JOB:
Starting at the line containing "# press stud: domed", please quote every line up to and including the line containing "before = set(bpy.data.objects)", exactly, and nothing beyond.

>> start GIVEN MATERIAL

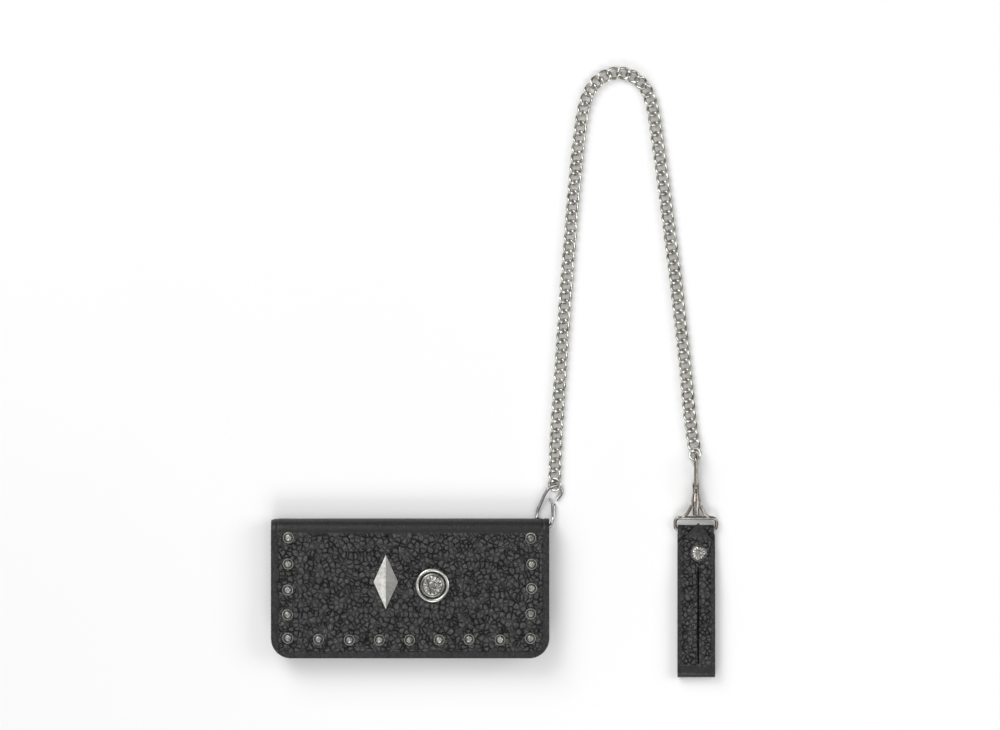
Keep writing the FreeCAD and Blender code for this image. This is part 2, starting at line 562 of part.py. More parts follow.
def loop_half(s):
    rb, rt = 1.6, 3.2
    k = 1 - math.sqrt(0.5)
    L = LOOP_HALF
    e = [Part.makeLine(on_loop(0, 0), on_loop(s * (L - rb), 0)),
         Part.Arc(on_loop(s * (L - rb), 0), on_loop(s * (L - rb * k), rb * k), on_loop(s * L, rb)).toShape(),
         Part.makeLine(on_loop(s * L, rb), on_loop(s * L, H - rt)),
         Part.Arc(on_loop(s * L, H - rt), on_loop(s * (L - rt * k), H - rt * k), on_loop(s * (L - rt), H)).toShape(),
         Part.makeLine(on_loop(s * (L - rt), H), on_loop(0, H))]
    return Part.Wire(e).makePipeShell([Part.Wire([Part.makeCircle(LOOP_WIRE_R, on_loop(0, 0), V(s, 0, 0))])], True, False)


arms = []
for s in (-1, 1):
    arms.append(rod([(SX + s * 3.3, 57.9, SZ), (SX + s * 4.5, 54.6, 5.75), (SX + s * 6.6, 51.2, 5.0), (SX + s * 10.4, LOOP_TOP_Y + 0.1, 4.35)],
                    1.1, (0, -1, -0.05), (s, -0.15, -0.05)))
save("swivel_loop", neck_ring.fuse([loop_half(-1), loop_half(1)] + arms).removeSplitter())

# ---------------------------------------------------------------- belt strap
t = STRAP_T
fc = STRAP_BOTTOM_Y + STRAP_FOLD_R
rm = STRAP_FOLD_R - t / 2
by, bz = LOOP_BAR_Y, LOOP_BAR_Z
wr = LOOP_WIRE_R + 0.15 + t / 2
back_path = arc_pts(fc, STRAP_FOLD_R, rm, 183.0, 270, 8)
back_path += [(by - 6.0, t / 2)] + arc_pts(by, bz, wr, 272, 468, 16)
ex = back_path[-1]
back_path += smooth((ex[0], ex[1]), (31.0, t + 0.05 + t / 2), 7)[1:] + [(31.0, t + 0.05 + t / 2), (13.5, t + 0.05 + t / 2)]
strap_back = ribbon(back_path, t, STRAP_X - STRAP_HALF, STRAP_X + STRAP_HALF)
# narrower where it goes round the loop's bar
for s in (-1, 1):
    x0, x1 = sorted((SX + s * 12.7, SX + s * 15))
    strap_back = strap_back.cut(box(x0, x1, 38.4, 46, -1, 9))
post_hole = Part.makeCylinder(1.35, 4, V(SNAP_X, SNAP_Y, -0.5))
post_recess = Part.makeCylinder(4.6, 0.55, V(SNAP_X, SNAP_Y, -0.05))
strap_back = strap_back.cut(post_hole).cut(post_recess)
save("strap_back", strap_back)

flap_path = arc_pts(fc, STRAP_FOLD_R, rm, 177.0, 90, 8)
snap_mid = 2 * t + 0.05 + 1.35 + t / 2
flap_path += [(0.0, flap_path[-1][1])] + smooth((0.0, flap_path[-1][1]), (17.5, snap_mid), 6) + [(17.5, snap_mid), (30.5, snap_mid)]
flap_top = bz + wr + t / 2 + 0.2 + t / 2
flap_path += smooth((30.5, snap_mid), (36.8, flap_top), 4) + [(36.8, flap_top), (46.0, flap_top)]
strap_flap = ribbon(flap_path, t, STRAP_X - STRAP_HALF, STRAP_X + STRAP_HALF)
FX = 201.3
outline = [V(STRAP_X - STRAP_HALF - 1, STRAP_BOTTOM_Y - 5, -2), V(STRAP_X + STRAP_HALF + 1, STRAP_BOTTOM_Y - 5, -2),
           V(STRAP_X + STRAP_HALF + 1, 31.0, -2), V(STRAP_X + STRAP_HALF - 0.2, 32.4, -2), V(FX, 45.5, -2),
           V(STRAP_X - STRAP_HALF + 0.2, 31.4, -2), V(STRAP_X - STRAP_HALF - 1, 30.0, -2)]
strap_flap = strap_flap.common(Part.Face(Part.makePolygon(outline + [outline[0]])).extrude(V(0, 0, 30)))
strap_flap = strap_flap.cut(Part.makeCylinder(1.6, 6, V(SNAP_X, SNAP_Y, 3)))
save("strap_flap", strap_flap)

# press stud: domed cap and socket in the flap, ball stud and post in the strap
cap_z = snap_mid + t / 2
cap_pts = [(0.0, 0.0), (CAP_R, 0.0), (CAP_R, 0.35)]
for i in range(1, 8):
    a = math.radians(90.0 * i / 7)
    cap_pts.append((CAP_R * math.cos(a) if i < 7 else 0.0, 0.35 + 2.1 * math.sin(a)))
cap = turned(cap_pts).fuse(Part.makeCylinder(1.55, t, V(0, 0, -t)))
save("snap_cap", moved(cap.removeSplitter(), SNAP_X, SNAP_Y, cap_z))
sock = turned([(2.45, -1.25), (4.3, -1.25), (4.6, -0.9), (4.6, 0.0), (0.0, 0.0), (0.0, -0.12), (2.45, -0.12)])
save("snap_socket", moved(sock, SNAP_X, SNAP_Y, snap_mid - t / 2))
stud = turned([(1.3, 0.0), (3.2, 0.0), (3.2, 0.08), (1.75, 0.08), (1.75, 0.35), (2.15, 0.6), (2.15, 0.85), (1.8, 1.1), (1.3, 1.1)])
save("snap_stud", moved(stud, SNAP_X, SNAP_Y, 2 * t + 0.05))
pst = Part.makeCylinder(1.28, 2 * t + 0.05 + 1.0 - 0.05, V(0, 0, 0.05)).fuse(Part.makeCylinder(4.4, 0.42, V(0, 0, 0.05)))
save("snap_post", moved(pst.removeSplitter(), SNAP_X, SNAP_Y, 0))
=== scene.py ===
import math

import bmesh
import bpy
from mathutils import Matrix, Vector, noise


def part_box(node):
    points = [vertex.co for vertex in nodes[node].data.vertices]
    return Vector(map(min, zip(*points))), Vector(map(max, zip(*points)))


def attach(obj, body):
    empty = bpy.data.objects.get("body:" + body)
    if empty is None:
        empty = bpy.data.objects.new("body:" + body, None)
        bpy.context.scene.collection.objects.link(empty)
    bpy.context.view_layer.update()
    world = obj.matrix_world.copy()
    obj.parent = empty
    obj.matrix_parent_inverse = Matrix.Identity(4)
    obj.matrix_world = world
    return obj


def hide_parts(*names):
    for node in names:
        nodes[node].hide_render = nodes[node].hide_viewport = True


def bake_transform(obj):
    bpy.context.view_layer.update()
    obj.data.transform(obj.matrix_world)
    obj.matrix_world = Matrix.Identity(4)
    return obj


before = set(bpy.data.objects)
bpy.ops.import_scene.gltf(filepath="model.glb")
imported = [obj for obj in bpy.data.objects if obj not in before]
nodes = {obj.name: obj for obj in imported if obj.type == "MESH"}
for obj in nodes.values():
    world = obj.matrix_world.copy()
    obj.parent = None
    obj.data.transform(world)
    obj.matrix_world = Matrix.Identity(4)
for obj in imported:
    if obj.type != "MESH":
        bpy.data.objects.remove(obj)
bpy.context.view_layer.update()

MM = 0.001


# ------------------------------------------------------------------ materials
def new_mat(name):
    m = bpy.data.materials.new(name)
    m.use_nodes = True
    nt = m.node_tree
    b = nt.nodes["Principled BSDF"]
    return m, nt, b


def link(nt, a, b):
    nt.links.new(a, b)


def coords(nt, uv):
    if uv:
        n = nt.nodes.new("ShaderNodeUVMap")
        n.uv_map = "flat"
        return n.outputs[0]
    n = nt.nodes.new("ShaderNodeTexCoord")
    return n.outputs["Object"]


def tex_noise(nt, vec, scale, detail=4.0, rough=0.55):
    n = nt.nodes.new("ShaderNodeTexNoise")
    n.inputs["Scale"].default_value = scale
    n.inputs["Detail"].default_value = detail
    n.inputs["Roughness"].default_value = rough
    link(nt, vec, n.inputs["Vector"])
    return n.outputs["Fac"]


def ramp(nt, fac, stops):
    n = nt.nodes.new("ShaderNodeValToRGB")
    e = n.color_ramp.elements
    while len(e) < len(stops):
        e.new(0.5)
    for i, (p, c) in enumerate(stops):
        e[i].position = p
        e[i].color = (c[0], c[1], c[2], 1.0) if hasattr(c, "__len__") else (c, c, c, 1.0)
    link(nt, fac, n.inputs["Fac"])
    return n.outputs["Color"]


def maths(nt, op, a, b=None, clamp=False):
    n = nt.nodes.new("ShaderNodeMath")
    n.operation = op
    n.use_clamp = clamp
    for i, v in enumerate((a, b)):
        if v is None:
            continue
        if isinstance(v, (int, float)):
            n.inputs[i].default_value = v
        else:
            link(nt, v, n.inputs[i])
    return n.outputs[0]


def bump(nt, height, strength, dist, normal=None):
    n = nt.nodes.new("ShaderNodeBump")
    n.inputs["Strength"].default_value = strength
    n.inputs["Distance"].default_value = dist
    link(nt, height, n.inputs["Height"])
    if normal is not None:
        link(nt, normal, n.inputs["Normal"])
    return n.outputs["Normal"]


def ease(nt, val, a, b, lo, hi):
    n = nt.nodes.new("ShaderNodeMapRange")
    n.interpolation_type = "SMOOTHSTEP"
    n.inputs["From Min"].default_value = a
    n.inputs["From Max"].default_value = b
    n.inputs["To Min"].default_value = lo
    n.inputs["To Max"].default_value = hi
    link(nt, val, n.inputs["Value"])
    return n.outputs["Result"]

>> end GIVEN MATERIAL

EXERCISE ANSWER:
# press stud: domed cap and socket in the flap, ball stud and post in the strap
cap_z = snap_mid + t / 2
cap_pts = [(0.0, 0.0), (CAP_R, 0.0), (CAP_R, 0.35)]
for i in range(1, 8):
    a = math.radians(90.0 * i / 7)
    cap_pts.append((CAP_R * math.cos(a) if i < 7 else 0.0, 0.35 + 2.1 * math.sin(a)))
cap = turned(cap_pts).fuse(Part.makeCylinder(1.55, t, V(0, 0, -t)))
save("snap_cap", moved(cap.removeSplitter(), SNAP_X, SNAP_Y, cap_z))
sock = turned([(2.45, -1.25), (4.3, -1.25), (4.6, -0.9), (4.6, 0.0), (0.0, 0.0), (0.0, -0.12), (2.45, -0.12)])
save("snap_socket", moved(sock, SNAP_X, SNAP_Y, snap_mid - t / 2))
stud = turned([(1.3, 0.0), (3.2, 0.0), (3.2, 0.08), (1.75, 0.08), (1.75, 0.35), (2.15, 0.6), (2.15, 0.85), (1.8, 1.1), (1.3, 1.1)])
save("snap_stud", moved(stud, SNAP_X, SNAP_Y, 2 * t + 0.05))
pst = Part.makeCylinder(1.28, 2 * t + 0.05 + 1.0 - 0.05, V(0, 0, 0.05)).fuse(Part.makeCylinder(4.4, 0.42, V(0, 0, 0.05)))
save("snap_post", moved(pst.removeSplitter(), SNAP_X, SNAP_Y, 0))
=== scene.py ===
import math

import bmesh
import bpy
from mathutils import Matrix, Vector, noise


def part_box(node):
    points = [vertex.co for vertex in nodes[node].data.vertices]
    return Vector(map(min, zip(*points))), Vector(map(max, zip(*points)))


def attach(obj, body):
    empty = bpy.data.objects.get("body:" + body)
    if empty is None:
        empty = bpy.data.objects.new("body:" + body, None)
        bpy.context.scene.collection.objects.link(empty)
    bpy.context.view_layer.update()
    world = obj.matrix_world.copy()
    obj.parent = empty
    obj.matrix_parent_inverse = Matrix.Identity(4)
    obj.matrix_world = world
    return obj


def hide_parts(*names):
    for node in names:
        nodes[node].hide_render = nodes[node].hide_viewport = True


def bake_transform(obj):
    bpy.context.view_layer.update()
    obj.data.transform(obj.matrix_world)
    obj.matrix_world = Matrix.Identity(4)
    return obj


before = set(bpy.data.objects)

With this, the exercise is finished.